Short problem ▸
What is wanted is an exact restatement of the lines from the one with "extrude(lamp.sketch, amount=lamp_t)" through the one with "bpy.data.objects.remove(obj)", both included, and of no other lines.
---------- Dataset section ----------
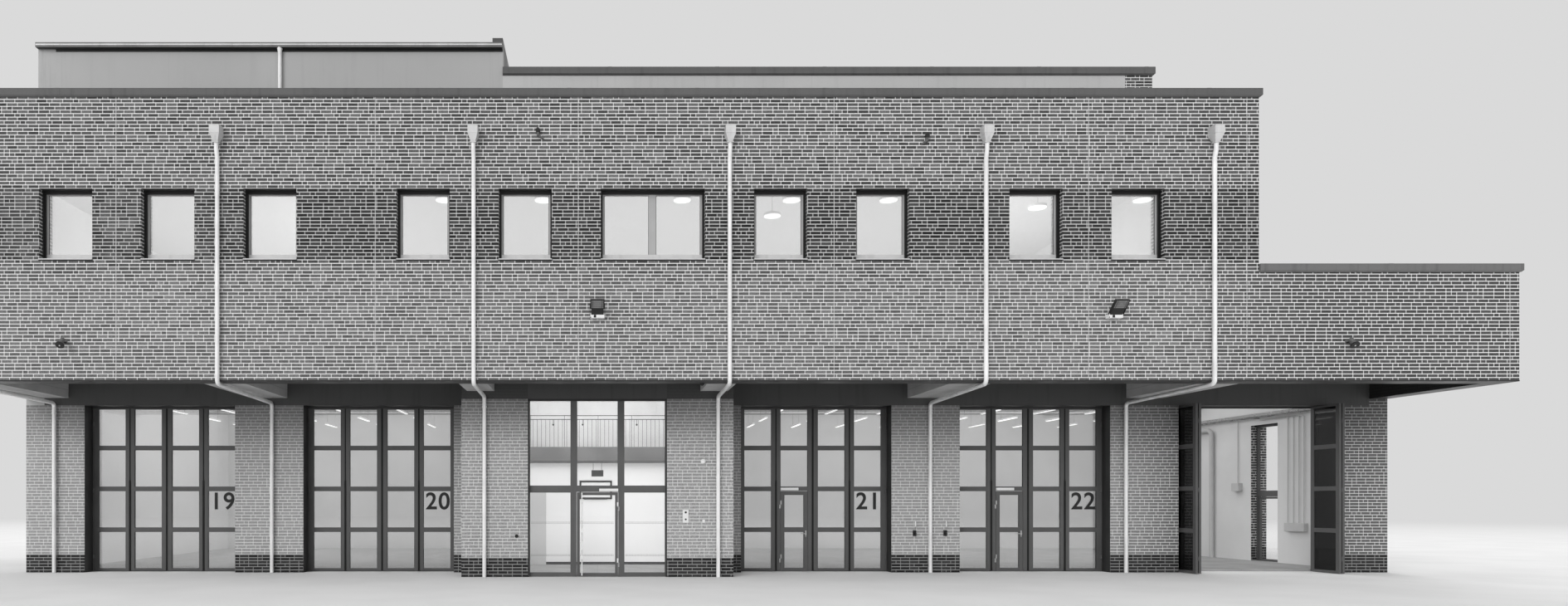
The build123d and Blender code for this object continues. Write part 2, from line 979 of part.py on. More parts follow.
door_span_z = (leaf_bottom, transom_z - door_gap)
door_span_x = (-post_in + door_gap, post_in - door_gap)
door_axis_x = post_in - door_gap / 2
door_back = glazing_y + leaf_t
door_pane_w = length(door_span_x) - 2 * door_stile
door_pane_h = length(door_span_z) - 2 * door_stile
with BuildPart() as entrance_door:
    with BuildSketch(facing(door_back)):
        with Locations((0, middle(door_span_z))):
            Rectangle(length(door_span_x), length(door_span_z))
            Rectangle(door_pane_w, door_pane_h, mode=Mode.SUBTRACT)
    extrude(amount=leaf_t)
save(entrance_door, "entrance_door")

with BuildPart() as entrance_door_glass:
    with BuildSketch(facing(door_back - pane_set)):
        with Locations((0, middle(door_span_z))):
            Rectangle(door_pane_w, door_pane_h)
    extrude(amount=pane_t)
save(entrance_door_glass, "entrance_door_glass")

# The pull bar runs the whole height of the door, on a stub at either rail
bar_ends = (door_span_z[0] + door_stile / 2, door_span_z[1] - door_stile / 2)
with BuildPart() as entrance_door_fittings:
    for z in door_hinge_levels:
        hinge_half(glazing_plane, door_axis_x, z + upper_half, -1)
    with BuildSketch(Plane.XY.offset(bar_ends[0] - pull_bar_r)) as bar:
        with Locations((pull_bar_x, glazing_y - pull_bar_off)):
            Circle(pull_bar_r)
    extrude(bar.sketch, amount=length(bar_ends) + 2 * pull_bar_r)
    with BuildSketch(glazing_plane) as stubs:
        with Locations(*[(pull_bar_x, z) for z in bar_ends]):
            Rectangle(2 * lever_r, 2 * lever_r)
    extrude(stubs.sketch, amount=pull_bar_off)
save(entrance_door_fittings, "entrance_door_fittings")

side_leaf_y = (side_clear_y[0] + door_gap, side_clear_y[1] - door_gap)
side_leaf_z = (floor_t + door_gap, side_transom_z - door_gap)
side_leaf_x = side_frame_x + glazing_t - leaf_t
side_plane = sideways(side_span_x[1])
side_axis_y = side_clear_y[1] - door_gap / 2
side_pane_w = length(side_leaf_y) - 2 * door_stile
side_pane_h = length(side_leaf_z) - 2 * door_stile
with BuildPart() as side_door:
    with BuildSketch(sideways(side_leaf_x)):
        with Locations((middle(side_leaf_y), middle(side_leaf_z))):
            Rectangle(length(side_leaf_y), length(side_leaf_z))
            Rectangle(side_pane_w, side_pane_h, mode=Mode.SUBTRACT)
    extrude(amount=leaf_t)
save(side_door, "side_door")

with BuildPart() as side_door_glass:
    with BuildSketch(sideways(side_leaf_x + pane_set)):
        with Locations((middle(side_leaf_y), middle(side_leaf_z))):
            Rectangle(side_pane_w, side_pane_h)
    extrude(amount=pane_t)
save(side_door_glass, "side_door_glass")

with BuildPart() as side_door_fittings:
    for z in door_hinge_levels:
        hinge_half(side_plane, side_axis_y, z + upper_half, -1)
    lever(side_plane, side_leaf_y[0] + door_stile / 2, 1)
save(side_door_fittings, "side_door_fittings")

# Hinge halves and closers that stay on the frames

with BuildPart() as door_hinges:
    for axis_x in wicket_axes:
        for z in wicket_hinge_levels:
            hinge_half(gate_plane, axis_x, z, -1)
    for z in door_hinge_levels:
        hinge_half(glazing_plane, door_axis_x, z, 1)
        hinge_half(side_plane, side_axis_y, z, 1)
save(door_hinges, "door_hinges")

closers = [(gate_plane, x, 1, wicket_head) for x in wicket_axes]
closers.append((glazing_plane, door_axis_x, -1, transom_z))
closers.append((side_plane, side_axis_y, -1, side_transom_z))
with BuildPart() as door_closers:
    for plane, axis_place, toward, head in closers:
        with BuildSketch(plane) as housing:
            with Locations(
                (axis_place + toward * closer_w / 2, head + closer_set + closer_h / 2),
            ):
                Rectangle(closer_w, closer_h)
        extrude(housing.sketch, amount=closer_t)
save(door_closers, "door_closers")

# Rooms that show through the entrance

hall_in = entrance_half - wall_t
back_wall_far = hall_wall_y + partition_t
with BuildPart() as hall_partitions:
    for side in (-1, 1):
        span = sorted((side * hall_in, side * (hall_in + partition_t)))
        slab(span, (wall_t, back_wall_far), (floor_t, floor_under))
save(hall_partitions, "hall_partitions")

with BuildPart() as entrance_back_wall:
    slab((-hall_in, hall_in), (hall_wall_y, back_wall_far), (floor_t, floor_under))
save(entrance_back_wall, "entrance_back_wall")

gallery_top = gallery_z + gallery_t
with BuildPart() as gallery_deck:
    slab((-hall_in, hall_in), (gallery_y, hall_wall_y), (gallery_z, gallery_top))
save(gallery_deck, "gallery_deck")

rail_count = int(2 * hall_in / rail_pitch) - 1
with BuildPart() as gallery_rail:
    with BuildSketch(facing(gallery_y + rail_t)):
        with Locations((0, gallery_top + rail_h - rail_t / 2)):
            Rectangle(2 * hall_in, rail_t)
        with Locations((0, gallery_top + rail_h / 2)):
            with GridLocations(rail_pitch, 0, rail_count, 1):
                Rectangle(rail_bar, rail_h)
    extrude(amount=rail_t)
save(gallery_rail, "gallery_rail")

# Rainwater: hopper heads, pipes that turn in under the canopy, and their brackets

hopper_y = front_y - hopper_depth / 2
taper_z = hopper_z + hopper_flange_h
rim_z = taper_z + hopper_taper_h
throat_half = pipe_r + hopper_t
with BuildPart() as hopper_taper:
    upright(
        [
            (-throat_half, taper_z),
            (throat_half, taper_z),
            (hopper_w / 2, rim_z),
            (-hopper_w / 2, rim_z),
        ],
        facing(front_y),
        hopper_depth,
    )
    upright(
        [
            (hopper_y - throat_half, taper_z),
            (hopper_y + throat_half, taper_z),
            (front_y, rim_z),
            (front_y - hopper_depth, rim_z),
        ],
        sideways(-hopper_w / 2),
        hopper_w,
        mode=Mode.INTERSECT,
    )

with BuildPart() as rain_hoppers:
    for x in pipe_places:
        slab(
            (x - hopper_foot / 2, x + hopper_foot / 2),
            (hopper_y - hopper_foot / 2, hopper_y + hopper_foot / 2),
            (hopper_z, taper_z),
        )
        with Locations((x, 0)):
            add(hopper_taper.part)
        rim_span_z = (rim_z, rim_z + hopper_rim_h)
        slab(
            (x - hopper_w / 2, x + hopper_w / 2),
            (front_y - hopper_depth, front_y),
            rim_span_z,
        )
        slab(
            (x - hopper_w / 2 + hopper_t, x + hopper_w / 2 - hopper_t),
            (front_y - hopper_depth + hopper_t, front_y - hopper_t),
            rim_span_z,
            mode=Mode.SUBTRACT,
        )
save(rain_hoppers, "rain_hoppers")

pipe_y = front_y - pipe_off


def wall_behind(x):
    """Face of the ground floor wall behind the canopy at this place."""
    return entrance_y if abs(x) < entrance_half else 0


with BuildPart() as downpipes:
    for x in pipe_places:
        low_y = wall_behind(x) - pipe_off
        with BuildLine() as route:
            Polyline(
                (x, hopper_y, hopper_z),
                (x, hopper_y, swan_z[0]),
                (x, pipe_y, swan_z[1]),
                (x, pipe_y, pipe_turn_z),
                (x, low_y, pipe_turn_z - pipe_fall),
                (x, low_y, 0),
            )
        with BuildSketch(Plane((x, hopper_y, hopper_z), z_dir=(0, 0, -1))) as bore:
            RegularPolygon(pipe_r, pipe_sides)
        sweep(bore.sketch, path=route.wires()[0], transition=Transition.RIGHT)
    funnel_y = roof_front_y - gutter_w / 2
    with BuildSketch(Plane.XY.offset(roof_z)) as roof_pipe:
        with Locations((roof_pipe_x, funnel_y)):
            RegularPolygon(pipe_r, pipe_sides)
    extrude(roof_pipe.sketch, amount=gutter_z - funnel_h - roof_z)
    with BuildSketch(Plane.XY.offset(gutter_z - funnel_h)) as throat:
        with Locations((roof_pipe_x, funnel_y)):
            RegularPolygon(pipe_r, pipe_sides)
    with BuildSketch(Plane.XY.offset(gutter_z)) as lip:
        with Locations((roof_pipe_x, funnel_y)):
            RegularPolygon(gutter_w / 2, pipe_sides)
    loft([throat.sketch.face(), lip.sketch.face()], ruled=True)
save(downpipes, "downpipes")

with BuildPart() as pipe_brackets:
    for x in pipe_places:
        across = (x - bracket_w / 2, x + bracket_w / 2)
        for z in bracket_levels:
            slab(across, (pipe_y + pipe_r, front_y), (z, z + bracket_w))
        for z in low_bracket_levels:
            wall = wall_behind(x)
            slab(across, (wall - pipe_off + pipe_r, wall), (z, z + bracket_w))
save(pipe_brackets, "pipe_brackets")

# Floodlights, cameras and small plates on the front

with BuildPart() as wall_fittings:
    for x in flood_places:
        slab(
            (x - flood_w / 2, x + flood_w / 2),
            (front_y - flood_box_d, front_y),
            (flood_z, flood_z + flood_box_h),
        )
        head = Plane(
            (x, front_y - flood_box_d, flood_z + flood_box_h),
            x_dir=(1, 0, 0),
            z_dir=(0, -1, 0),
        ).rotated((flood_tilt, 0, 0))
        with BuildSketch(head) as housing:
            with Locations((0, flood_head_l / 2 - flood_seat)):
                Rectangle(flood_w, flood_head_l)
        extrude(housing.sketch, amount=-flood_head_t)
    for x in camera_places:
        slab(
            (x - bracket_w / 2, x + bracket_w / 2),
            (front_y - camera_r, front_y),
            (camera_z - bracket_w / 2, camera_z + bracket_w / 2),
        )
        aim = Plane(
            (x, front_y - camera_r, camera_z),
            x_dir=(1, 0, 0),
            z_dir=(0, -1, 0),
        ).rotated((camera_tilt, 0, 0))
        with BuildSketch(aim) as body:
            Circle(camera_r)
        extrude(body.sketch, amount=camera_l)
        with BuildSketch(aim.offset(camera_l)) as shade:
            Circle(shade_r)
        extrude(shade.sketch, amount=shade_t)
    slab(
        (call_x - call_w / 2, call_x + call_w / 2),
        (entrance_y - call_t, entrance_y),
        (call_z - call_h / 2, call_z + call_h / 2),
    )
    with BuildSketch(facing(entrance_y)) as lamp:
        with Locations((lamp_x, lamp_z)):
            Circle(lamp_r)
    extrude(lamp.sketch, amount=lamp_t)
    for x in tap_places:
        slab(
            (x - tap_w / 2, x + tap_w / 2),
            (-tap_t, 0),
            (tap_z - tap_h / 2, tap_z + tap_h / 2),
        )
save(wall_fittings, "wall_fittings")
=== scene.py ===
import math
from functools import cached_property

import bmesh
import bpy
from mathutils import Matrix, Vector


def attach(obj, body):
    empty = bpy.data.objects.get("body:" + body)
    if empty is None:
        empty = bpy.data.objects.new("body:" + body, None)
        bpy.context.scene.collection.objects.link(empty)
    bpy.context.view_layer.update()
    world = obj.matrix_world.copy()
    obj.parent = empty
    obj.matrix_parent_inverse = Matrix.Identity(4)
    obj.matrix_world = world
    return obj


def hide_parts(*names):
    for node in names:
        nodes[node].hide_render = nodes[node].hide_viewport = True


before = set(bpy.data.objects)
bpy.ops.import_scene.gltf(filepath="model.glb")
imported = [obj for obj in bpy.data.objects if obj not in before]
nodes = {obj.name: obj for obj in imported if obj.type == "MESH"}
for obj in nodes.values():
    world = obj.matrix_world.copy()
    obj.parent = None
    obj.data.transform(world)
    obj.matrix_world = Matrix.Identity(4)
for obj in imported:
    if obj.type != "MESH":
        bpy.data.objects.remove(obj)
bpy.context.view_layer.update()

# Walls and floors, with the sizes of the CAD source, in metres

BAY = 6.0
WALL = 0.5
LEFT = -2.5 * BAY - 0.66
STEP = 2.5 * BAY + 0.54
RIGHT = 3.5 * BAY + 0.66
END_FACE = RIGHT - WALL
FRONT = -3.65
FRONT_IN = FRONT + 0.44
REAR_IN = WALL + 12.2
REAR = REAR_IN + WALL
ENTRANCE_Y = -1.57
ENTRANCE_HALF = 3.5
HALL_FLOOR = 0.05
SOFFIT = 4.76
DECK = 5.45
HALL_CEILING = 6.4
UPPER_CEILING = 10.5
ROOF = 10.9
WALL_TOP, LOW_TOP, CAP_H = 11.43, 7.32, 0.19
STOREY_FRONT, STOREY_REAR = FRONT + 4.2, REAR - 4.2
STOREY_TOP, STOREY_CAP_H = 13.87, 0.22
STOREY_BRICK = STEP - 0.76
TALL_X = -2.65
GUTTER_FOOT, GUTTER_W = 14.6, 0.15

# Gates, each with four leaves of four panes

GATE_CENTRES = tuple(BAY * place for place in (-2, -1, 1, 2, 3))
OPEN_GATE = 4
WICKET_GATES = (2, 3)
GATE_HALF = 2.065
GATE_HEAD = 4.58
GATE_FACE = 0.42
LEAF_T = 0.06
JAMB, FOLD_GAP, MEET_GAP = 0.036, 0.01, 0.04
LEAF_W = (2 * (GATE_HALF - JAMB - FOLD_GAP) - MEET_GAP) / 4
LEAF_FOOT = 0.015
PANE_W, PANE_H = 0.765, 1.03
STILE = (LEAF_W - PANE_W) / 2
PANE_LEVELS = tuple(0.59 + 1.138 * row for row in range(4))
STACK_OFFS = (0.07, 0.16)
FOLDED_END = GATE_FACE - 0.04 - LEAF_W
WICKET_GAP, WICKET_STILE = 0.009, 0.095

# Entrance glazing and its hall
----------
Completed task ▸
    extrude(lamp.sketch, amount=lamp_t)
    for x in tap_places:
        slab(
            (x - tap_w / 2, x + tap_w / 2),
            (-tap_t, 0),
            (tap_z - tap_h / 2, tap_z + tap_h / 2),
        )
save(wall_fittings, "wall_fittings")
=== scene.py ===
import math
from functools import cached_property

import bmesh
import bpy
from mathutils import Matrix, Vector


def attach(obj, body):
    empty = bpy.data.objects.get("body:" + body)
    if empty is None:
        empty = bpy.data.objects.new("body:" + body, None)
        bpy.context.scene.collection.objects.link(empty)
    bpy.context.view_layer.update()
    world = obj.matrix_world.copy()
    obj.parent = empty
    obj.matrix_parent_inverse = Matrix.Identity(4)
    obj.matrix_world = world
    return obj


def hide_parts(*names):
    for node in names:
        nodes[node].hide_render = nodes[node].hide_viewport = True


before = set(bpy.data.objects)
bpy.ops.import_scene.gltf(filepath="model.glb")
imported = [obj for obj in bpy.data.objects if obj not in before]
nodes = {obj.name: obj for obj in imported if obj.type == "MESH"}
for obj in nodes.values():
    world = obj.matrix_world.copy()
    obj.parent = None
    obj.data.transform(world)
    obj.matrix_world = Matrix.Identity(4)
for obj in imported:
    if obj.type != "MESH":
        bpy.data.objects.remove(obj)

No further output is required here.